39% percent of tenants report being cold (according to the trusts own published survey), so getting a funding allocation for heating seemed like a great idea.

However, a month after that was approved by council, I’m told by Martin that there is still no program of work and that we should expect to wait until at least Christmas to see a program. By the time we take out the holidays, that will leave just over two months to install 930 heating systems.

If it takes 4 months just to make a plan, it’s going to take longer than 12 months to install!


Finally, while I do PM from time to time, this is an issue that needs to be in the public domain. Others may choose to moderate my views, some may choose to endorse them. We should remember that I am not a tenant.

I am simply a member of the public who sees a $273 million dollar civic asset (assuming an average value of $100,000 per unit) not making a return to the civic and providing a very poor level of service to its customers.

I see $6.6m dollars of lost revenue per year as well. At the same time civic is asking me to pay over 5% more rates this year.

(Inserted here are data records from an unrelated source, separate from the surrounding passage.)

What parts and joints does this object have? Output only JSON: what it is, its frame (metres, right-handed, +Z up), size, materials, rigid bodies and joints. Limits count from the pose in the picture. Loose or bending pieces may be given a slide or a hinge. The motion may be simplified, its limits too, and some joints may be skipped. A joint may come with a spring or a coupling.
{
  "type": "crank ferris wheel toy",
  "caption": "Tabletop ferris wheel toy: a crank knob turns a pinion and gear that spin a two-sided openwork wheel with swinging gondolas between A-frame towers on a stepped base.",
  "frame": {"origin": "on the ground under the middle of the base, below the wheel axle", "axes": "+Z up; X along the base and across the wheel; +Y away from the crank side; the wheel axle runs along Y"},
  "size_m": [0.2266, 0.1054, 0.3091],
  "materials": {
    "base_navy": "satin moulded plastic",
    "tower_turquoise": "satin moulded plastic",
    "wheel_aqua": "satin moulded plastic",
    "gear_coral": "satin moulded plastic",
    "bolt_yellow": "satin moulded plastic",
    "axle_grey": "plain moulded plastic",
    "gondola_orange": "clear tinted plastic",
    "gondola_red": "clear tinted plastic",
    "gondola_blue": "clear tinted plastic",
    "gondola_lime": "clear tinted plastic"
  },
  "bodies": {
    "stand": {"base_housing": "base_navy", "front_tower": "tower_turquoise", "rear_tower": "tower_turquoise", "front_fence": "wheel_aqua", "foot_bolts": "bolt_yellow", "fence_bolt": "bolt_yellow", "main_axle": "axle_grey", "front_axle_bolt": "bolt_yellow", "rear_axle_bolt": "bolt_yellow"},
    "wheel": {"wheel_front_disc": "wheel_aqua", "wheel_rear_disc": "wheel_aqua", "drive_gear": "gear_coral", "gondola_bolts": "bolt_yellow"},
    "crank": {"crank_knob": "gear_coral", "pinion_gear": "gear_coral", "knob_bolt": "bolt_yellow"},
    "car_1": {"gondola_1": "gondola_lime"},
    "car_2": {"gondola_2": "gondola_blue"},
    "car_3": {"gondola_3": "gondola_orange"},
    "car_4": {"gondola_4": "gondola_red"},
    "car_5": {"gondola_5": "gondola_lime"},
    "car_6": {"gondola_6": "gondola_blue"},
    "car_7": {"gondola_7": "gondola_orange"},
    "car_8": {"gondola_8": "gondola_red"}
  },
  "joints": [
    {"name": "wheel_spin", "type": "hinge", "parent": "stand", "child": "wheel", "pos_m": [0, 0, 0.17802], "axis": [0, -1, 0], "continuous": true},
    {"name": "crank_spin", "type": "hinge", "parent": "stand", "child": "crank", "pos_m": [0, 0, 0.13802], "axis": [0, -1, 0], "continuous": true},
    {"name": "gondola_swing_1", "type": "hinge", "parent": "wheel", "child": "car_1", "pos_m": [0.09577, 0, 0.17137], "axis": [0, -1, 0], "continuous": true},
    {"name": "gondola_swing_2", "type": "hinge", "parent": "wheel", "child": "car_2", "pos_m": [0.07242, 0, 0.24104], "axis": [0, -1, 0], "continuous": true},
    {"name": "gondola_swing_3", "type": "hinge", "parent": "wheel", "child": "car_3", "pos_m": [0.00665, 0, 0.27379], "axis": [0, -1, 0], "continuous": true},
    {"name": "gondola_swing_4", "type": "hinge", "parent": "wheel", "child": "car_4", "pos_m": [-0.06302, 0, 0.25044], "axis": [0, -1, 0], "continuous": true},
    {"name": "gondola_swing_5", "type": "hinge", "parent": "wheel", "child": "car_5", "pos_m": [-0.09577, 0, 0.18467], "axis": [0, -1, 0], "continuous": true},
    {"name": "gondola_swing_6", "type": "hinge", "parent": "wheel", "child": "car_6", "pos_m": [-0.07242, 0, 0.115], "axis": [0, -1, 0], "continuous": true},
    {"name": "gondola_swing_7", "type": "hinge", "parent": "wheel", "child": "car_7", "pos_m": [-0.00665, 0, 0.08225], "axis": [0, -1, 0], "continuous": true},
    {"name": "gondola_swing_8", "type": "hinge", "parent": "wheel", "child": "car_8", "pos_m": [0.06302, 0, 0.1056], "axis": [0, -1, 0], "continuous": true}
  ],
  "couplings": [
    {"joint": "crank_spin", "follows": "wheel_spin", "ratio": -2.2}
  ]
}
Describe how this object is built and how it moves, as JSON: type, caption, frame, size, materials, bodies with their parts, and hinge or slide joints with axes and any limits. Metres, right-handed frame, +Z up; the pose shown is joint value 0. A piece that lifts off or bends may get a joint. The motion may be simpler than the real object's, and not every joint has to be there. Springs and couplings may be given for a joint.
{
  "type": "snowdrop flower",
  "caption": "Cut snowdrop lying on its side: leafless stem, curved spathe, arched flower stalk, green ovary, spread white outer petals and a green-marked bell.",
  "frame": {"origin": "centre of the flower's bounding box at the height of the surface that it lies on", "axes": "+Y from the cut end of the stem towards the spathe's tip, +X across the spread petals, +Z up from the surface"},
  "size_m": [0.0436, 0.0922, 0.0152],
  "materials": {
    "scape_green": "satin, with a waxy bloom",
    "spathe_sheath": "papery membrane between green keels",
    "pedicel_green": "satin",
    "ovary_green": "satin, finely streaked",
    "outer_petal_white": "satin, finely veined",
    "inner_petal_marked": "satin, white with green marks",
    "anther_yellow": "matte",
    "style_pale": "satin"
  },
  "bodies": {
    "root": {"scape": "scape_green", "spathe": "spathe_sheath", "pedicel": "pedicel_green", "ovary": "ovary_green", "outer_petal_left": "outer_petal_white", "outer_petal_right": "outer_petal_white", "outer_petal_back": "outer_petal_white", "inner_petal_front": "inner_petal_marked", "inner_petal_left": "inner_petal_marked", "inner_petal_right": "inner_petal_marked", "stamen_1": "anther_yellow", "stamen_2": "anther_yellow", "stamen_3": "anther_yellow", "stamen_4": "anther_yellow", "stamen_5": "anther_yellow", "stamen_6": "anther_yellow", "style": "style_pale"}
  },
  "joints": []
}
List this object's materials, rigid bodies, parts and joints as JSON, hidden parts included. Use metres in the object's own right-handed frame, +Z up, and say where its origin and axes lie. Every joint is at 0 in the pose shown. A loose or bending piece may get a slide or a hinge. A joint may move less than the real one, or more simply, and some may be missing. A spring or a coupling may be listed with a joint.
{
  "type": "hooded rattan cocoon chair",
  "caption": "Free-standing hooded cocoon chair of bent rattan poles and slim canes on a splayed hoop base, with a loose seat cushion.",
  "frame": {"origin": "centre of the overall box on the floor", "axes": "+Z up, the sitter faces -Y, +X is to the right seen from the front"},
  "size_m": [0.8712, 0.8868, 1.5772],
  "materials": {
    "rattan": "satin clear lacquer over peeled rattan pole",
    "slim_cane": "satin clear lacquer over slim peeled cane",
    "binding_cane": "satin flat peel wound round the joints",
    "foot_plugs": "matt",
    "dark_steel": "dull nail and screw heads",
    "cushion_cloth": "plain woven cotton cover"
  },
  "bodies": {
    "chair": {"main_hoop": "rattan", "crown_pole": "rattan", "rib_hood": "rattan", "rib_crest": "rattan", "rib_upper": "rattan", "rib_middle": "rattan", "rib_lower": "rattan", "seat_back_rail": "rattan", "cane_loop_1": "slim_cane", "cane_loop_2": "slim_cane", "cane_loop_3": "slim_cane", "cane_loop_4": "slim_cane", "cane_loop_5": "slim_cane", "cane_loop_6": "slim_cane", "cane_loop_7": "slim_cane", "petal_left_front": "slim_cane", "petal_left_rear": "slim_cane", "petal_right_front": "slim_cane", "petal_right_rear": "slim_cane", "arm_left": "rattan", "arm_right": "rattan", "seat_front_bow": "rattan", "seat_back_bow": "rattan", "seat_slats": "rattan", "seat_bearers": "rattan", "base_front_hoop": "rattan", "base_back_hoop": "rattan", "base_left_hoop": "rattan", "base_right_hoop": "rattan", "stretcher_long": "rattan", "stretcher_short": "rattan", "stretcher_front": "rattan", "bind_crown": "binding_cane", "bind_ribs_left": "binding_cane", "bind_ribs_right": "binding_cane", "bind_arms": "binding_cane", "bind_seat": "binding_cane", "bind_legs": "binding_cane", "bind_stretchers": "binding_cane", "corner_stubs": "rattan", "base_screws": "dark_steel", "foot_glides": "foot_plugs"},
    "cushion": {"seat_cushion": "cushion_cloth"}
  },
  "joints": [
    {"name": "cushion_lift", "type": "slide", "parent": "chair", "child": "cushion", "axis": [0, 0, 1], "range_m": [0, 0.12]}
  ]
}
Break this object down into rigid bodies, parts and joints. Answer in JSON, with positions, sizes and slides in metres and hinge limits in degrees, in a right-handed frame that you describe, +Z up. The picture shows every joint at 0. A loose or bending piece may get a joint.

How Do You Clean Up Rubbish?!

As of this afternoon there is still rubbish sitting in the front yard at 85 Poulson Street. Apparently the small stuff has gone, which is a start, but the big stuff is still there and this just isn’t good enough!

We’d be happy enough if a commitment had been made for next week, but the commitment was made for today, so we expect the work completed by today.

So much talk about mental health issues in this city. Well this is the sort of thing that just drives them. Social houses have the ‘edge case’ of society in them and they’re often most at risk of health deterioration.

Leaving this waste there is potentially expensive! On the living wage, a couple of guys to move this stuff will cost less than $200. However a doctor costs way more than that if this becomes a final straw.

It just doesn’t look like a big issue, but it’s this small stuff that makes a difference. Earlier in the year I did over 150 Snap Send Solve tickets in my immediate area and it just made a massive impact on how our part of the suburb presented.